In my last post, I talked about how my day starts with planning for the day’s diving. So sticking with that “details of daily life” theme (while I let the others tell you about more exciting stuff and wax poetic), I thought I’d tell you a little about the nuts and bolts of getting ready to dive.

    Before anyone can dive, we need air in our SCUBA diving tanks. Pretty much every morning when I stop into the dive locker before our group’s morning meeting, I run into Brian Nelson, who goes by the nickname “Rex.” Rex is the Palmer Station Research Associate. The Research Associate oversees data collection for a large number of atmospheric and other physical science projects that are ongoing here at Palmer Station. And that is just the beginning of his many responsibilities. Those responsibilities include supporting our science by filling our dive tanks.

    At the morning meeting we decide who is diving and who is dive tending that day. Many days we have dives going on in both the morning and afternoon so someone can be a diver and a tender in the same day (for example, Kate dove this morning with Ruth while I dive tended with Rex; Kate dive tended along with Maggie this afternoon while I dove with our University of South Florida colleague, Alan Maschek).

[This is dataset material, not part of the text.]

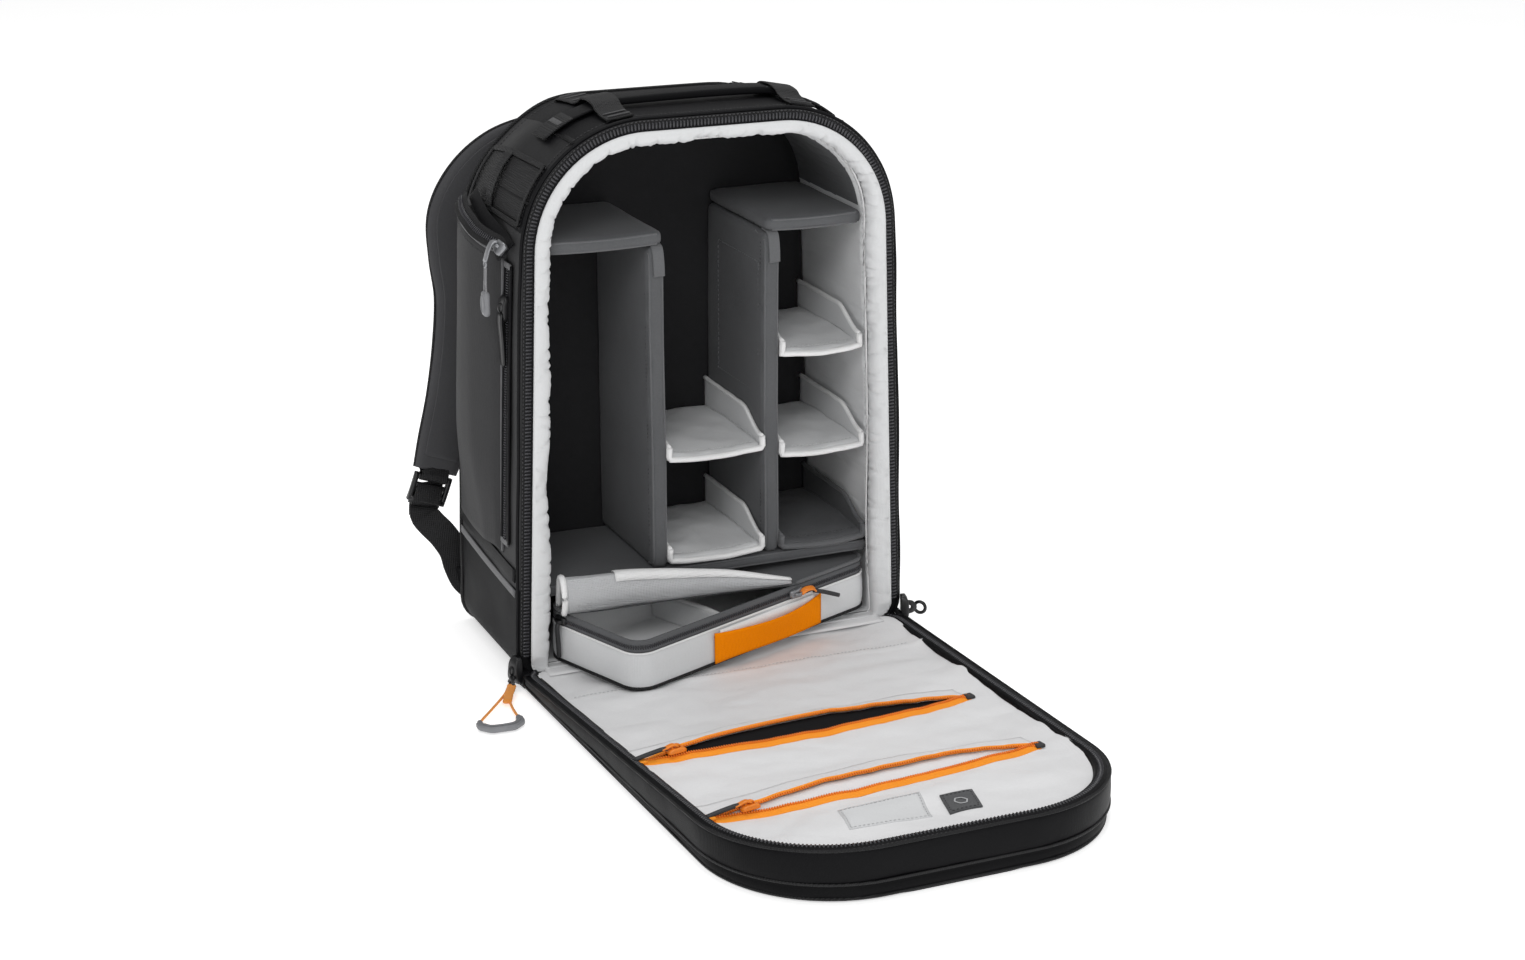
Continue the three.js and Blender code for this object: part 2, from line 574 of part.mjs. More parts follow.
function buildPouch() {
  const { z0, wallTop, rimTop, wall } = POUCH;
  const inside = slabZ(pouchRect(wall), z0 + wall, wallTop + 1);
  const divider = block(-150, -147, 1, POUCH.depth - 1, z0 + 1, wallTop - 6);
  add("pouch_tray", join(cut(slabZ(pouchRect(0), z0, wallTop), inside), divider), liningPale, pouch);
  const rim = pouchRect(0);
  rim.holes.push(new THREE.Path(pouchRect(4).getPoints(4)));
  add("pouch_rim", slabZ(rim, wallTop + GAP, rimTop), dividerGrey, pouch);
  const strip = new THREE.Shape();
  strip.moveTo(-183, -GAP).lineTo(-183, -2);
  strip.quadraticCurveTo(-122, -7, -62, -2);
  strip.lineTo(-62, -GAP);
  add("pouch_handle", slabZ(strip, z0 + 1.5, wallTop - 3), zipOrange, pouch);

  const lidZ = rimTop + GAP;
  const sheet = slabZ(pouchRect(1), lidZ, lidZ + 2);
  add("pouch_lid", keep(sheet, halfPlane(1, 0.8)), liningPale, pouch);
  const hinge = new THREE.Vector3(...FOLD_BACK, lidZ + 2.5);
  const axis = new THREE.Vector3(FOLD_FRONT[0] - FOLD_BACK[0], FOLD_FRONT[1] - FOLD_BACK[1], 0)
    .normalize();
  const fold = new THREE.Group();
  fold.position.copy(hinge);
  fold.quaternion.setFromAxisAngle(axis, -LID_OPEN);
  pouch.add(fold);
  const loose = keep(sheet, halfPlane(-1, 0.8));
  const curl = foldCurl(lidZ + 1);
  add("pouch_lid_flap", join(loose, curl).translate(-hinge.x, -hinge.y, -hinge.z), liningPale, fold);
  add("pouch_slider", join(
    block(-97, -84, -5, -GAP, wallTop + 1, wallTop + 9),
    block(-87, -53, -4.6, -2, wallTop + 3.4, wallTop + 6.4),
  ), plasticBlack, pouch);
}

buildBody();
const leftSide = buildSides();
buildMainZips(leftSide);
buildDividers();
buildHandle();
buildStraps();
buildFlap();
buildPouch();

export default bag;
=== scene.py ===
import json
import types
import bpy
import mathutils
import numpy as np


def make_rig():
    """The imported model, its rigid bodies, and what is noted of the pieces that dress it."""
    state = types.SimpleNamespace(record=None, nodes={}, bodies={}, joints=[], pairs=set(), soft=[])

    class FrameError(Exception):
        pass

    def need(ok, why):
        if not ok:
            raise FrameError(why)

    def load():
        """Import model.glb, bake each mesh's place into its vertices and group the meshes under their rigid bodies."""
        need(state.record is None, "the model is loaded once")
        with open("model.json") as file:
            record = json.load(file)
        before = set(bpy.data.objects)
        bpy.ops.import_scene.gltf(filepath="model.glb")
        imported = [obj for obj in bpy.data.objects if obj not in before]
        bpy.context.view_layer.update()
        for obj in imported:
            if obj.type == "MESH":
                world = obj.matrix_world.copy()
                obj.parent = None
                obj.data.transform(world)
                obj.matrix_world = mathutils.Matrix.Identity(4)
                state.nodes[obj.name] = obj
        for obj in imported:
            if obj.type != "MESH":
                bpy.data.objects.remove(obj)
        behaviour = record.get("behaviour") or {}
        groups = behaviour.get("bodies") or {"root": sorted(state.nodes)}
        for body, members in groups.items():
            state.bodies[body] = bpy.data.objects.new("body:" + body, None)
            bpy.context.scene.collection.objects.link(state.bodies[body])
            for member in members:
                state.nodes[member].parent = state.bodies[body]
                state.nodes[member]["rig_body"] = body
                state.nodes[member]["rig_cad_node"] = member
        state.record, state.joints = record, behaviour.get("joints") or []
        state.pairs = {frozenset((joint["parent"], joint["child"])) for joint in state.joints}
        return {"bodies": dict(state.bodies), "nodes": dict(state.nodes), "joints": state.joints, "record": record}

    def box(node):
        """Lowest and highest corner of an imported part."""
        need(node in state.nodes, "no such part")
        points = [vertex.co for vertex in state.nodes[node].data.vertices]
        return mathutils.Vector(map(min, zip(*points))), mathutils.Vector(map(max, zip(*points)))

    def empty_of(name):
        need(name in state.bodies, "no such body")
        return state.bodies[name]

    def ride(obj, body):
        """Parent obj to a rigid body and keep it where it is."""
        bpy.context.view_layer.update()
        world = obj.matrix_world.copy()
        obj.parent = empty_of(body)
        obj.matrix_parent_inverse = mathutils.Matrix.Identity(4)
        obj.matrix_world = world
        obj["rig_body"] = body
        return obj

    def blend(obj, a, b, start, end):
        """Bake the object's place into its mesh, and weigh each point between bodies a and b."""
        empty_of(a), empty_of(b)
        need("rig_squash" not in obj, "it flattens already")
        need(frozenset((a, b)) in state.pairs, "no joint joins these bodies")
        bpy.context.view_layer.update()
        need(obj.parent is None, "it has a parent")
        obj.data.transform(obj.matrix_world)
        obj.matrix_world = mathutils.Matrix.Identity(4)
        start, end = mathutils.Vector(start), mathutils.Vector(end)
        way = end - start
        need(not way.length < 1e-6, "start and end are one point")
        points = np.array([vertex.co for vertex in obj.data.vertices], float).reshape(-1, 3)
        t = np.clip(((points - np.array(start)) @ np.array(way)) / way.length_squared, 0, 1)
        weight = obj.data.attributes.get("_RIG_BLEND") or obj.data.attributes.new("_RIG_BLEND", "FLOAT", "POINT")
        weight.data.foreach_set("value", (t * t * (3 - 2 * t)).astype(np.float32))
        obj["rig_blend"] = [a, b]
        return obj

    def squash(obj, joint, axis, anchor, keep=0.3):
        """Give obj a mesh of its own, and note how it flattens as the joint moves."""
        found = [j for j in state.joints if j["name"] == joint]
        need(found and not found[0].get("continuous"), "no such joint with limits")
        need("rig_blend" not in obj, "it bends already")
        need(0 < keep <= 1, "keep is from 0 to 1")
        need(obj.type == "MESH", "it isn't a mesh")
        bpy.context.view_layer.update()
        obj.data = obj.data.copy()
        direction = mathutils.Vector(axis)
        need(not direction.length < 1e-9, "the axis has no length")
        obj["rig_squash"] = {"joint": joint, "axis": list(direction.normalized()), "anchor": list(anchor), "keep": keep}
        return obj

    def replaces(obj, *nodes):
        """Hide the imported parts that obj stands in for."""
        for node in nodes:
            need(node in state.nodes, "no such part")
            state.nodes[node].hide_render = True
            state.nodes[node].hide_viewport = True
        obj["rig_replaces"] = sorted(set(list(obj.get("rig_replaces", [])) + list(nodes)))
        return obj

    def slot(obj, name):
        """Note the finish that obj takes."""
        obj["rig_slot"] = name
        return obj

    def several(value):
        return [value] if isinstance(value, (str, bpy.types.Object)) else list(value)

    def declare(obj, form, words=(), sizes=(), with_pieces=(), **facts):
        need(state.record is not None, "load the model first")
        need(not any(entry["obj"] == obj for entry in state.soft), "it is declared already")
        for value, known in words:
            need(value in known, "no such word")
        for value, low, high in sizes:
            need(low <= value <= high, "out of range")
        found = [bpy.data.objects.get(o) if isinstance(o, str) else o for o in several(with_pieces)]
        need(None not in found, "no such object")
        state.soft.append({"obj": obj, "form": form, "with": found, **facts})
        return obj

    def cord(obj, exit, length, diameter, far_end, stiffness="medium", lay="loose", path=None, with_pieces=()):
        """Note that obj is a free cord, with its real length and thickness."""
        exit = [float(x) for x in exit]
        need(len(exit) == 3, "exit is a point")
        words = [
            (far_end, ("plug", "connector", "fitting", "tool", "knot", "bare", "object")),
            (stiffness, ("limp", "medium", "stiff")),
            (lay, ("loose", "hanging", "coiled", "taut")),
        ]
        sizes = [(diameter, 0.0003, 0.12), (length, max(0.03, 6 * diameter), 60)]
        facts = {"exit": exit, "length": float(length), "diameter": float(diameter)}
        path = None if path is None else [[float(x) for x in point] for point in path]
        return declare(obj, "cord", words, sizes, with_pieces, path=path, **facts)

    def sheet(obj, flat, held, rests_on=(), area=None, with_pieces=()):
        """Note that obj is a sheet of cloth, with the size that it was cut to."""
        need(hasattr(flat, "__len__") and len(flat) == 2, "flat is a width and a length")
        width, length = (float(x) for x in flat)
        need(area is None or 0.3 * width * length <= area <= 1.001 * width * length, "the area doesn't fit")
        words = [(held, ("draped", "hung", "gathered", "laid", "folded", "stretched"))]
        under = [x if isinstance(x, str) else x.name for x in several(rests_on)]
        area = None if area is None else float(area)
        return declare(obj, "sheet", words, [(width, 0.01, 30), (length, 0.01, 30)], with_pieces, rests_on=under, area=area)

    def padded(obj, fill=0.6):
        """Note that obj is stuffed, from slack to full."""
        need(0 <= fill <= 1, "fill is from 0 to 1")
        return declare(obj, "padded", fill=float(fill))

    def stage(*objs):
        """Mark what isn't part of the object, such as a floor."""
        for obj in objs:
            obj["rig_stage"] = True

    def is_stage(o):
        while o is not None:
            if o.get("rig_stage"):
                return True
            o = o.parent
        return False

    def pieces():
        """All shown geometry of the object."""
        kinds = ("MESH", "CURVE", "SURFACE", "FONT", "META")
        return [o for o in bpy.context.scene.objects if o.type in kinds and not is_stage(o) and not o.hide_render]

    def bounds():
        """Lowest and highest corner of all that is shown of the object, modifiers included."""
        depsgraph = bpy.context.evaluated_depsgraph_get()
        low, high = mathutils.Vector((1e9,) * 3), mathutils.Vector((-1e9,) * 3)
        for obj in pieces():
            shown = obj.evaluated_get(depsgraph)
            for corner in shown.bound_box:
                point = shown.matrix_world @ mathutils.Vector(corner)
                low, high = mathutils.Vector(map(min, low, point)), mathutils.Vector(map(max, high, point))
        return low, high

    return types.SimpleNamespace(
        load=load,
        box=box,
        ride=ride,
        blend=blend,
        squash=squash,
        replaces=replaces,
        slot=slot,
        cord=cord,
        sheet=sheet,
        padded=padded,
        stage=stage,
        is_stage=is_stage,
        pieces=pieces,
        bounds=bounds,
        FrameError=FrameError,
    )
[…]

    After our meeting, the morning divers generally get going pretty quickly on getting their gear ready. As I’ve said, we meet at 8:00, and it is usually sometime between 9:00 and 9:30 when we agree that the divers will have their gear ready for the tenders to load into the dive boat. Each diver has a personal dive bin (really big drawer) that we keep most of our smaller gear in. Our bigger/heavier gear (drysuits, drysuit underwear, regulators, buoyancy compensator vests, and weight belts) is stored in other places. Each diver gets their gear ready and puts it out on the porch of the dive locker for the tenders to load into the dive boat.

    We have a very short video of the process of getting the gear from the dive locker to the boat on our YouTube channel. Just click on the small YouTube link under the photos over on the right side of this page. Also there are videos of Kate getting into her drysuit before a dive and getting out afterwards.

    After the divers are suited up, they head for the boat. Sometimes they get zipped into their drysuits in the dive locker as you can see in the video and sometimes they wait until just before they get into the boat as in the Flickr photo over on the right. Either way, they get zipped in before getting into the dive boat.

    Once the divers and their gear are all in the boat, they and the tenders head out to the dive site for the morning or afternoon. And the scientific diving (and fun) soon begins.